In dem offenen Brief werfen die Mediziner einen kritischen Blick aufs MVZ Horb: "Dass es bereits in der Vergangenheit Schwierigkeiten bei der Nachbesetzung von Fachärzten im MVZ Horb gab und gibt, ist bekannt. Dr. Fridrich, unser gynäkologischer Kollege, hat den Praxisbetrieb so lange aufrecht erhalten, bis jetzt eine Nachfolgerin gefunden wurde."

Davor war bereits die psychiatrische Sprechstunde mit Astrid Tontsch weggefallen. Seitdem hat Horb keine psychiatrische Praxis mehr. Auch einen Urologen und einen Hautarzt hatte es in früheren Jahren zeitweise im MVZ gegeben.

Die Ärztinnen und Ärzte warnen: "Wir befürchten, dass im chirurgischen Bereich eine entsprechende Versorgungslücke entsteht. Für den Bereich Horb und Umgebung wäre dies eine unzumutbare Härte. Die Patienten müssten nach Oberndorf, Nagold, Tübingen, Herrenberg oder Freudenstadt ausweichen, was mit erheblichem Zeitaufwand verbunden wäre. Ganz abzusehen von Situationen, wenn Patienten auf den öffentlichen Nahverkehr angewiesen sind. Dies würde eine erheblich schlechtere ambulante Versorgungssituation des Ostbereiches des Landkreises Freudenstadt zur Folge haben."

Die 20 Unterzeichner des offenen Briefs fordern die Stadt Horb, den Landkreis sowie die KLF-Führung auf, "sich im Sinne einer ortsnahen, lückenlosen Patientenversorgung im chirurgischen Bereich zu entscheiden."

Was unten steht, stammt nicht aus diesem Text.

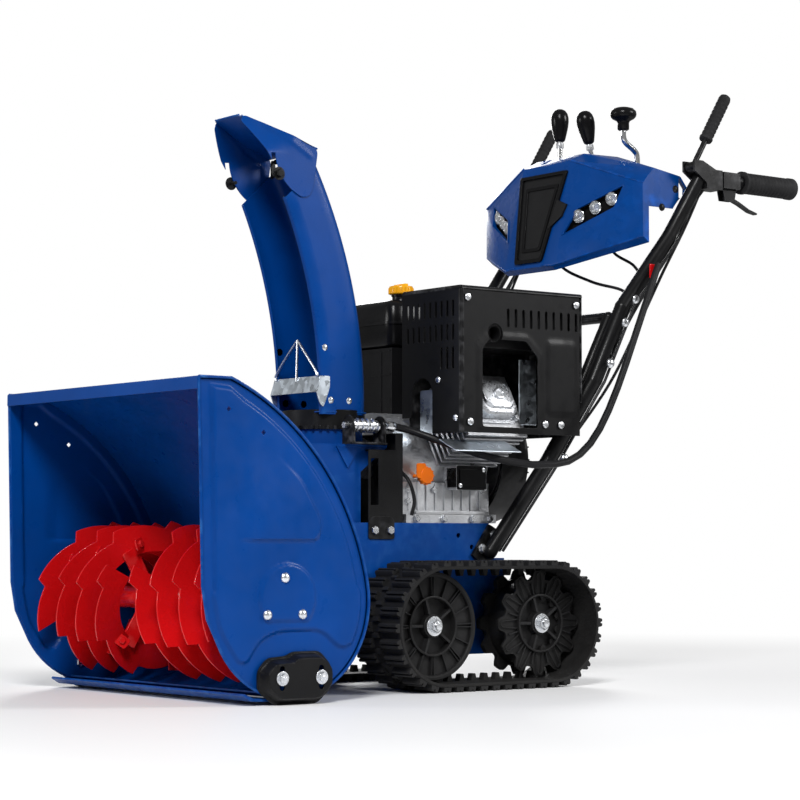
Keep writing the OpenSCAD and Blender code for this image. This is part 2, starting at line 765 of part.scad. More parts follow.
module handlebar() color(black) {
    tube(handle_path, tube_r);
    // foot plate on the chassis side
    difference() {
        plate_yz(chassis_x, chassis_x + 6, [[500, 212], [536, 262], [560, 250], [545, 205], [516, 200]]);
        tube([handle_path[0], handle_path[1]], tube_r + hole_gap);
    }
    // clamp with two ears for the clutch lever and two for the trigger
    difference() {
        union() {
            block([grip_x - 15, 904, grip_z - 20], [grip_x + 15, 942, grip_z + 14]);
            for (s = [-1, 1]) {
                plate_yz(grip_x + s * 13 - 2, grip_x + s * 13 + 2, [
                    [clutch_yz[0] - 10, clutch_yz[1] - 8], [clutch_yz[0] - 10, clutch_yz[1] + 10],
                    [clutch_yz[0] + 10, clutch_yz[1] + 10], [936, grip_z + 10], [936, grip_z - 10],
                    [904, grip_z - 10]
                ]);
                plate_yz(grip_x + s * 6 - 1.5, grip_x + s * 6 + 1.5, [
                    [948, grip_z - 8], [984, grip_z - 8], [978, trigger_yz[1] - 9], [954, trigger_yz[1] - 9]
                ]);
            }
            block([grip_x - 14, 946, grip_z - 15], [grip_x + 14, 986, grip_z + 13]);
        }
        tube([for (i = [4:7]) handle_path[i]], tube_r + hole_gap);
    }
    rod_x([grip_x - 15, clutch_yz[0], clutch_yz[1]], 30, 4);
    rod_x([grip_x - 7.5, trigger_yz[0], trigger_yz[1]], 15, 3);
}

module left_handlebar() handlebar();
module right_handlebar() mirror([1, 0, 0]) handlebar();

module handle_crossbar() color(black) difference() {
    tube([[158, 690, 500], [171, 738, 610], [-171, 738, 610], [-158, 690, 500]], 9);
    both_sides() tube(handle_path, tube_r + hole_gap);
}

module handle_grips() color(rubber) both_sides() difference() {
    rod_y([grip_x, grip_y, grip_z], grip_len, 20);
    rod_y([grip_x, grip_y - 1, grip_z], grip_len - 5, tube_r * knuckle + hole_gap);
}

module clutch_lever() color(black) translate([grip_x, clutch_yz[0], clutch_yz[1]]) rotate([clutch_a, 0, 0])
    difference() {
        union() {
            rod_x([-9, 0, 0], 18, 9);
            rod_y([0, 4, 0], 60, 5);
            rod_y([0, 58, 0], 96, 11);
        }
        rod_x([-12, 0, 0], 24, 4 + run_gap);
    }

module left_clutch_lever() clutch_lever();
module right_clutch_lever() mirror([1, 0, 0]) clutch_lever();

module trigger() color(black) translate([grip_x, trigger_yz[0], trigger_yz[1]]) difference() {
    union() {
        rod_x([-4, 0, 0], 8, 7);
        rotate([-19, 0, 0]) block([-4, 4, -4], [4, 76, 1]);
    }
    rod_x([-6, 0, 0], 12, 3 + run_gap);
}

module left_trigger() trigger();
module right_trigger() mirror([1, 0, 0]) trigger();

// Dash: an arrow shaped moulding, higher at the middle, swept back to both ends
dash_mid = [[708, 706], [716, 698], [760, 712], [890, 790], [902, 884], [862, 908], [784, 906], [752, 890]];
dash_end = [[786, 748], [800, 738], [866, 768], [896, 808], [897, 836], [880, 856], [812, 866], [786, 838]];
dash_x = [62, 206];
dash_t = 3;

function toward(points, c, t) = [for (p = points) p + t * (c - p) / norm(c - p)];
dash_mid_c = [810, 805];
dash_end_c = [840, 805];

module dash_form(t) {
    mid = toward(dash_mid, dash_mid_c, t * 1.2);
    end = toward(dash_end, dash_end_c, t * 1.2);
    hull() {
        plate_yz(-dash_x[0], dash_x[0], mid);
        plate_yz(dash_x[1] - 1 - t, dash_x[1] - t, end);
    }
    hull() {
        plate_yz(-dash_x[0], dash_x[0], mid);
        plate_yz(-dash_x[1] + t, -dash_x[1] + 1 + t, end);
    }
}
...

Abschließend heißt es: "Wir hoffen nicht, dass, wie bereits in der Vergangenheit geschehen, die Idee darin besteht, dass bei einer Schließung der chirurgischen Praxis im MVZ Horb die Patienten dann automatisch, da ohne Alternative, im Krankenhaus Freudenstadt behandelt werden müssen. Dies funktioniert, wie die jüngere Vergangenheit schon gezeigt hat, nicht. Es käme unweigerlich zu einer Abwanderung der Patienten in die umliegenden Kreise. Ob das gewollt ist, ist fraglich."

Ein Umstand, auf den die Unterzeichner gar nicht erst abheben, ist die Frage, warum Olinczuk überhaupt geht. Da stehen widersprüchliche Antworten im Raum.

Er selbst hatte mitgeteilt, dass er zwar 67 werde, aber nicht in Ruhestand wolle. Er wolle weiterhin als Chirurg und Durchgangsarzt für seine Patienten und die Horber Bevölkerung arbeiten, wenn man ihn lasse.

Der Geschäftsführer der Krankenhäuser Landkreis Freudenstadt (KLF) Ralf Heimbach hatte das anders dargestellt. Der Weggang Olinczuks sei dem Umstand geschuldet, dass er das 67. Lebensjahr erreiche. Sucht das MVZ einfach nur eine kostengünstige Lösung?

Oder befürchten die 20 Ärztinnen und Ärzte sogar Schlimmeres? Am Ende des Briefes steht: "Wenn wir die neuerlichen Artikel in der Presse lesen, scheinen wir auf eine Schließung des MVZ vorbereitet zu werden" – in das der Landkreis vor wenigen Jahren mehr als 11 Millionen Euro investiert hat.